It is always a great idea to buy stocks that are not only debt free, but, also have solid cash flows. These stocks also tend to provide great dividends, but, since the prices are high for such stocks, their dividend yields may not always be the best. Take a look at a few stocks that are debt free and can be good investment bets.
Tata Sponge Iron
Tata Sponge Iron is a debt free company with a decent cash on its books. What makes the stock an interesting pick are a number of reasons. First, are the company's plans to raise capacity to 425,000 tonne per annum from 390,000 tonne per annum. This should augur well for the company in terms of generating further cash flow. The company is also planning to enter long steel products and this project is likely to be completed in the next few years. This is likely to further give a boost to profits, which has already jumped from Rs 21.20 crores for the period ending March 31, 2017 to Rs 30.56 crores in the period ending June 30, 2017.
Tata Sponge: Huge opportunities
Tata Sponge Iron has huge opportunities going forward especially on account of manufacturing facilities that are very close to high quality iron ore mines. The company also has an integrated power plant and also sells surplus power that is generated. For the quarter ending June 30, 2017, the company reported an EPS of Rs 19.85. Even if the company does an EPS of Rs 100 considering all the expansions plans by 2019-20, the stock is available at a p/e of just 8 time this EPS. The stock is not a bad bet at Rs 820, considering the low equity, free cash flow and huge cash on the books.
NMDC is another debt free company that is worthy of investment. The company is a government of India owned company that is into iron ore mining. NMDC is a cash rich company. The stock gives a dividend yield of as much as 7 per cent at the current market price. If you are looking to buy a virtually monopoly business, with a strong cash flow and debt free status, NMDC is a good bet. The shares of the company have recently dropped from levels of Rs 140 to Rs 122, but is back above levels of Rs 132. This also is one more reason why it good be a good pick. Iron prices are on the rise and this is good news for NMDC, which is the largest iron ore producer in the country. Check stock quote of NMDC here
Sun TV is the leading player of satellite television in the south and owns a range of "Sun TV" channels in different South Indian languages.

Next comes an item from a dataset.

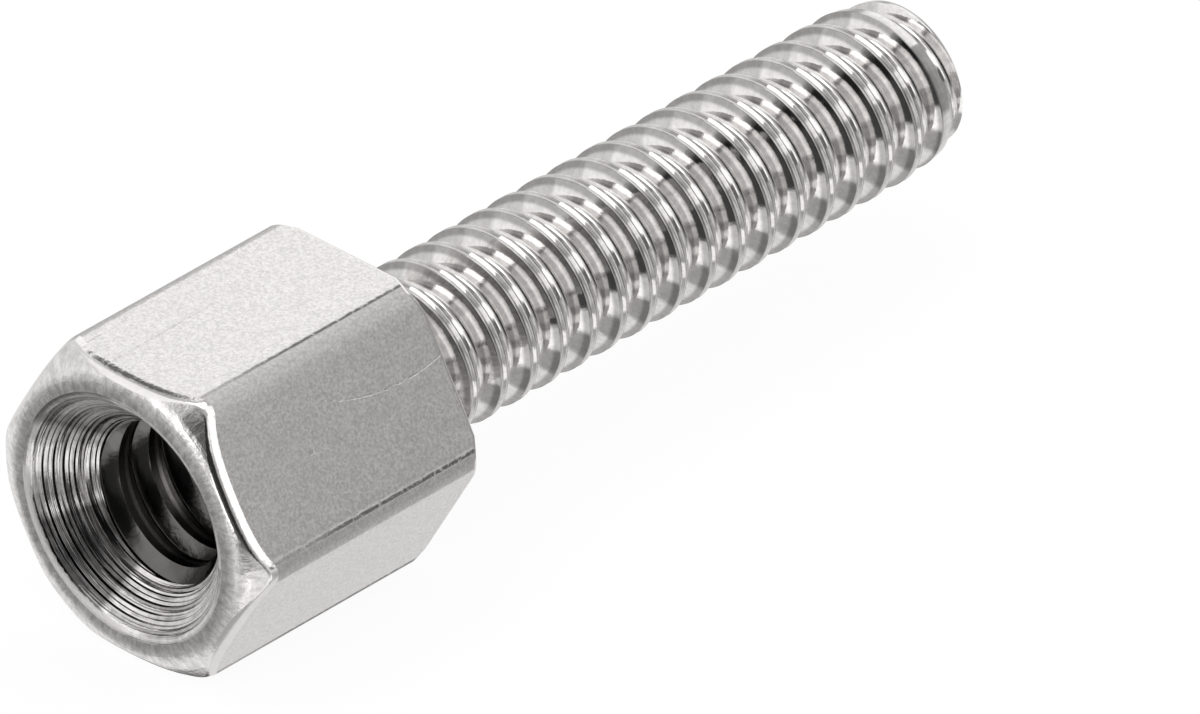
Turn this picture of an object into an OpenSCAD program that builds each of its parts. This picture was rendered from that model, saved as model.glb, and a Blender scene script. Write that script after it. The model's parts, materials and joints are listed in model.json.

This is again a debt free company with a very high dividend payment.
Sun TV is likely to be one of the biggest beneficiaries of the digitization drive initiated by the government of India. The promoters have also been acquitted by the Supreme Court, which is another positive for the company.
A good buy
Recently, the shares surged as much as 10 per cent on a single day after reports that Tamil Nadu Arasu Cable TV Corporation had launched its digital system from September 1, 2017. This many believe could result in Rs 70-80 crore revenues per year can be gained from the digitisation exercise.
The company has a strong position in the south and dominates certain markets. We believe that the company can report an EPS of Rs 50 for 2017-18, which makes the stock a little expensive at the current market price of Rs 766.
If you get the stock at around the Rs 700 levels, it would be a good time to buy into the stock. Again, the promoters of the company have a very high holding in the stock. A good debt free company to own.
Coal India is not only a debt free company, but is also a cash rich company. The best part of investing in the company is that you get solid dividends.
In fact, the stock has recently fallen to 52-week lows of Rs 238 and at the current market price of Rs 273 the dividend yield itself is a healthy 6 per cent. Buy Coal India for the long term for good yields. We are assuming that the company will declare a dividend of at least Rs 20 per share in 2017-18. If that happens and you get the stock at the Rs 250 levels, your dividend yield would be 8 per cent. Remember, this is tax free dividend as well. However, we anticipate that the company would lower the dividends this year, due to falling coal prices.
The government's recent initiatives on "power for all" should also benefit the company in the long run.